A fractional integral method inverse distance weight-based for denoising depth images

Abstract

Denoising algorithms for obtaining the effective data of depth images affected by random noise mainly focus on the processing of gray images. These algorithms are not distinct from traditional image-processing methods, and there is no way to evaluate the effectiveness of denoising after the point cloud transformation of denoised depth images. In this paper, the principle of fractional-order integral denoising is studied in detail and inverse distance weighted interpolation is introduced into a denoising model, which is based on the G–L (Grünwald–Letnikov) fractional-order integral to construct a fractional-order integral with an inverse distance weighted denoising model.

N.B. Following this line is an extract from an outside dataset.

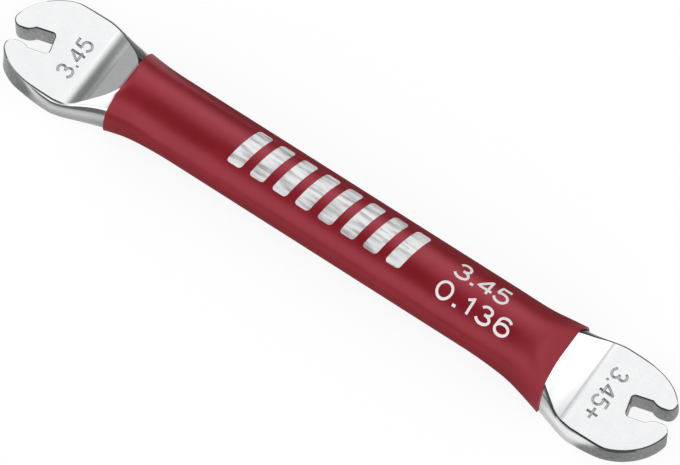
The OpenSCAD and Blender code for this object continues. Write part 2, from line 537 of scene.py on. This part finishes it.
# %% Fill the flats
pick(steel, lambda v: False)
bpy.ops.mesh.select_non_manifold(extend=False)
bpy.ops.mesh.fill_holes(sides=0)
bpy.ops.mesh.select_all(action="SELECT")
bpy.ops.mesh.normals_make_consistent(inside=False)
mode("OBJECT")
print("steel has", len(steel.data.polygons), "faces")

# %% [markdown]
# ## Numbers drawn as strokes
# The sizes are struck into the steel and printed on the sleeve in the plain upright numerals of
# tool makers. A font could give them, but its strokes are too heavy and end square. So each
# numeral is a few lines and arcs in a box one high, drawn as a curve with a round pen, and the
# curve is turned into a mesh. Strokes that cross lie at slightly different heights, since two
# pens at the very same height would leave open seams where they are cut into the steel.

# %% Numeral strokes
def sweep(middle, radii, start, end, count=16):
    """Points of an oval arc between two angles in degrees."""
    return oval_arc(middle, radii, radians(start), radians(end), count)


NUMERALS = {
    "0": (0.7, [sweep((0.35, 0.5), (0.33, 0.5), 0, 360, 28)]),
    "1": (0.5, [[(0.08, 0.76), (0.2, 0.84), (0.32, 1.0), (0.32, 0.0)]]),
    "3": (0.7, [sweep((0.33, 0.75), (0.25, 0.25), 165, -90),
                sweep((0.33, 0.26), (0.31, 0.26), 95, -165)]),
    "4": (0.7, [[(0.5, 0.0), (0.5, 1.0)], [(0.5, 0.97), (0.02, 0.28), (0.68, 0.28)]]),
    "5": (0.7, [[(0.6, 1.0), (0.16, 1.0), (0.09, 0.53)],
                sweep((0.33, 0.32), (0.31, 0.32), 138, -160)]),
    "6": (0.7, [sweep((0.36, 0.68), (0.29, 0.32), 30, 165, 10)
                + sweep((0.35, 0.31), (0.31, 0.31), 180, 540, 26)]),
    ".": (0.24, [[(0.04, 0.05), (0.2, 0.05)]]),
    "+": (0.8, [[(0.02, 0.5), (0.78, 0.5)], [(0.4, 0.12), (0.4, 0.88)]]),
}

# %% Writing with a round pen
FINE_STEP, STROKE_STEP = 0.12, 0.013


def fine(stroke):
    """A stroke with points close enough together to follow a curved surface."""
    points = [stroke[0]]
    for (ax, ay), (bx, by) in zip(stroke, stroke[1:]):
        parts = max(1, round(sqrt((bx - ax) ** 2 + (by - ay) ** 2) / FINE_STEP))
        points += [(mix(ax, bx, i / parts), mix(ay, by, i / parts)) for i in range(1, parts + 1)]
    return points


def write(name, body, height, pen, turn, middle, gap, stretch=1.0):
    """Draws a plain number with a round pen, centred on a place and turned in plan, as a mesh."""
    drawn = bpy.data.curves.new(name, "CURVE")
    drawn.dimensions = "3D"
    drawn.bevel_depth, drawn.bevel_resolution, drawn.use_fill_caps = pen / 2 * MM, 2, True
    width = sum(NUMERALS[letter][0] + gap for letter in body) - gap
    start = -width / 2
    for letter in body:
        for depth, stroke in enumerate(map(fine, NUMERALS[letter][1])):
            line = drawn.splines.new("POLY")
            line.points.add(len(stroke) - 1)
            for point, (x, y) in zip(line.points, stroke):
                at = ((start + x) * stretch * height, (y - 0.5) * height, STROKE_STEP * depth)
                point.co = (*(Vector(at) * MM), 1)
        start += NUMERALS[letter][0] + gap
    piece = bpy.data.objects.new(name, drawn)
    bpy.context.scene.collection.objects.link(piece)
    take(piece)
    bpy.ops.object.convert(target="MESH")
    piece = bpy.context.active_object
    piece.location = Vector((*middle, 0)) * MM
    piece.rotation_euler = (0, 0, turn)
    bpy.ops.object.transform_apply(location=True, rotation=True, scale=True)
    return piece


# %% [markdown]
# ## Stamped sizes
# Each face carries its gap, struck with number punches: a plain 3.45, and a plus for the looser
# jaw. Dark numbers in the finish would do from afar, but real dents catch the light on their
# walls. So the strokes are sunk into the face with a boolean. The dents keep the material of
# the punch, which gets its own finish.

# %% Stamps
STAMP_HIGH, STAMP_PEN, STAMP_SUNK, STAMP_GAP = 2.45, 0.46, 0.15, 0.14
STAMPS = (("3.45", pi / 2, (-47.5, -0.2)), ("3.45+", -pi / 2, (47.9, -0.3)))
# The punch's finish paints shade on the walls of the dents.
dent_finish_and_shade = bpy.data.materials.new("stamped_steel")
steel_finish = bpy.data.materials.new("satin_chromed_steel")
steel.data.materials.append(steel_finish)

for body, turn, middle in STAMPS:
    punch = write("punch", body, STAMP_HIGH, STAMP_PEN, turn, middle, STAMP_GAP)
    punch.data.materials.append(dent_finish_and_shade)
    for v in punch.data.vertices:
        v.co.z += (FACE_LEVEL + STAMP_PEN / 2 - STAMP_SUNK) * MM
    apply_modifier(steel, "BOOLEAN", object=punch, operation="DIFFERENCE", solver="EXACT",
                   use_self=True, material_mode="TRANSFER")
    bpy.data.objects.remove(punch)
print("stamped steel has", len(steel.data.polygons), "faces")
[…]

The model is used to solve the blurring problem caused by sharp changes at the edge and achieves an excellent denoising effect. By using the optimized fractional-order integral denoising operator to construct a denoising model for depth images, the results of the experiments demonstrate that the fractional-order integral of the best denoising effect achieved by the model is −0.6 ≤ ν ≤ −0.4, and the peak signal-to-noise ratio is improved from +6 to +13 dB. In the same condition, median denoising has a distortion of −30 to −15 dB. The depth image that has been denoised is converted into an image of point clouds, and subjective evaluation indicates that the noise is effectively removed. On the whole, the results demonstrate that the fractional-order integral denoising operator with inverse distance weight shows the high efficiency and the outstanding effect in removing noise from depth images while maintaining the image related to the edge and texture information.